The daughter’s response is strikingly submissive and pious in tone, but the narrator does not present her words as a model for accepting injustice; rather, her speech shows the force of Jephthah’s oath and the depth of the tragedy. Her request to mourn her virginity underscores that the real loss is not merely death but the end of her line, marriage, and future in Israel. The closing notice about the annual commemoration confirms that this was remembered as a national grief. The Lord grants victory despite Jephthah’s folly, not because of it.
Covenantal and redemptive location
This passage belongs to the Mosaic covenant era in the land, after conquest but before the monarchy. Israel is living in partial possession of the promised land, yet tribal fragmentation, Ammonite pressure, and compromised leadership show that covenant blessing has not produced covenant faithfulness. Jephthah’s deliverance is a genuine rescue, but it is incomplete and morally tainted, which fits the larger argument of Judges: Israel needs more than episodic judges; it needs faithful, righteous rule under the Lord. The chapter therefore contributes to the buildup toward kingship and, ultimately, to the broader biblical need for a deliverer who does not fail morally even while saving his people.
Theological significance
The chapter reveals God as sovereign over victory, land, and judgment, even when His people are led by deeply flawed men. It also shows the seriousness of vows and the danger of speaking presumptuously before the Lord. Human honor, inheritance, and family continuity are shown to be fragile in a sinful world. Most importantly, the text demonstrates that God may use an unlikely, even compromised, instrument without approving all that instrument does. Divine deliverance does not erase the need for holiness, wisdom, and reverent speech.
Prophecy, typology, and symbols
No major prophecy, typology, or symbol requires special comment in this unit. Jephthah functions as a flawed deliverer within the judges pattern, but he is not a direct messianic type. The daughter’s tragic fate is a narrative warning, not a symbolic template.
Eastern thought, culture, and figures
Several cultural realities sharpen the passage. Jephthah’s birth and expulsion are matters of honor, shame, and inheritance in a clan-based society: being the son of a prostitute and a rejected son means exclusion from patrimony and status. The public agreement before the Lord reflects the weight of oaths in the ancient world. The daughter’s mourning of her virginity fits Israelite family logic, where virginity was tied to marriage, offspring, and the continuation of a household line.
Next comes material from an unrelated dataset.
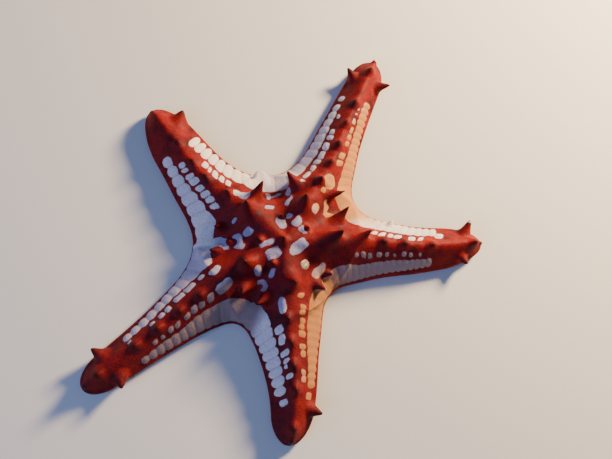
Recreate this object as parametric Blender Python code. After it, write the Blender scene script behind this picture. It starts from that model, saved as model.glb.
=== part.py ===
"""A red-knobbed sea star, life size, resting flat on the floor.

Metres, +Z up. The origin is on the floor under the middle of the animal's own box. Sizes are in
millimetres until a mesh is made. A place on an arm is given by its run, the distance from the mouth
along the arm, and by its side, +1 for the left one and -1 for the right one, looking outward.
"""

import math
from bisect import bisect_right
from dataclasses import dataclass
from functools import lru_cache

import bmesh
import bpy
from mathutils import Vector

MM = 0.001
SEAM = 0.3
MOUTH = (-7.4, -8.1)

DISC_HEIGHT = 26.0
DISC_RUN = 46.0
SPLIT_RUN = 72.0

RIDGE_SHARES = (0.0, 0.2, 0.4, 0.6, 0.8, 1.0)
RIDGE_HEIGHTS = (26.0, 25.0, 20.5, 17.0, 14.5, 12.0)
MARGIN_TOP = 6.0
MARGIN_MIDDLE = 3.2
MARGIN_FOOT = 1.0
TOP_INSET = 1.7
FOOT_INSET = 1.8
END_ROUND = 12.0
CREST_ROUND = 0.5

CURVED_RUN = 34.0
WEB_RUN = 40.0
JOIN_RUN = 68.0
WIDEST = 60.0
BEND_RUNS = (0.0, 30.0, 55.0, 80.0)
WIDTH_RUN = 50.0

GROOVE_ROOF = 3.6
GROOVE_FALL = 0.5
GROOVE_EDGE = 4.0
GROOVE_LIP = 4.9
FLAT_EDGE = 7.0
JAW_RADIUS = 9.5
THROAT_RADIUS = 6.5
THROAT_ROOF = 3.2
MOUTH_ROOF = 4.6
JAW_HEIGHTS = (3.6, 3.1, 0.3, 0.3, 0.5, 0.5)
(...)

The annual commemoration shows how a tragic family event became a remembered communal sorrow.
Canonical and Christological trajectory
In the OT setting, the chapter points to the inadequacy of the judges: even when the Lord grants real deliverance, the deliverer remains morally broken and incapable of bringing lasting peace. Later Scripture intensifies the contrast between obedience and sacrifice and shows that rash religiosity cannot substitute for covenant faithfulness. The broader canon moves from these partial saviors toward the need for a righteous king and ultimately the perfect Deliverer, Christ, who rescues without sin and without tragic self-contradiction. Jephthah’s inclusion among the heroes of faith later on does not sanctify his vow; it testifies that God can work through flawed servants while still exposing their failures.
Practical and doctrinal implications
Believers should read this passage as a warning against rash vows and presumptuous speech before God. It also teaches that competence, social success, or military strength do not equal spiritual maturity. God’s providence may use rejected people, but that never excuses sin. The chapter calls for reverent restraint in speech, seriousness about promises, and a sober recognition that victory in outward matters can coexist with deep inward disorder. It also encourages trust that the Lord can deliver His people even when their leaders are deeply flawed.
Textual critical note
No major textual-critical issue requires special comment.
Interpretive cruxes
The main crux is whether Jephthah literally sacrificed his daughter or devoted her to lifelong virginity. The strongest reading of the vow and the narrative outcome favors literal sacrifice, since the language of 'burnt sacrifice' is the ordinary sacrificial term and the story repeatedly stresses the daughter’s death and virginity. A minority view appeals to the emphasis on virginity and the later commemoration to argue for nonlethal dedication, but the text does not clearly require that reading. A second issue is whether Spirit-empowered victory lends any approval to the vow; the narrative gives no such approval.
Application boundary note
Do not turn Jephthah’s vow into a model for faith, sacrifice, or promise-keeping in the abstract. The passage is not teaching that any vow made to God is automatically wise or righteous. Also do not flatten this judges narrative into a direct church paradigm; Israel’s covenant setting and the tragic household dynamics must remain intact.
Key Hebrew terms
gibbôr ḥayil
Gloss: a man of valor, a mighty warrior
This description explains why the Gileadites seek Jephthah despite his shameful family background; his military competence is real, even if his character is morally mixed.
nadar
Gloss: to make a vow
The word marks the central turning point of the narrative. Jephthah’s oath is not merely informal speech; it is a binding promise made before the Lord and therefore morally serious.
‘olah
Gloss: burnt offering
This sacrificial term normally denotes a literal offering wholly consumed on the altar, which gives the vow its most natural and most severe force.
rûaḥ YHWH
Gloss: the Spirit of the LORD
The Spirit’s empowerment, not the vow, is what secures Jephthah’s victory. The text therefore does not endorse the vow as the cause of deliverance.
betûlāh
Gloss: virgin, unmarried maiden
The repeated emphasis on the daughter’s virginity highlights the irreversible loss of lineage, marriage, and future, intensifying the tragedy of the vow.
Interpretive cautions
The vow/daughter passage is still debated in details, so readers should hold the conclusion with disciplined restraint.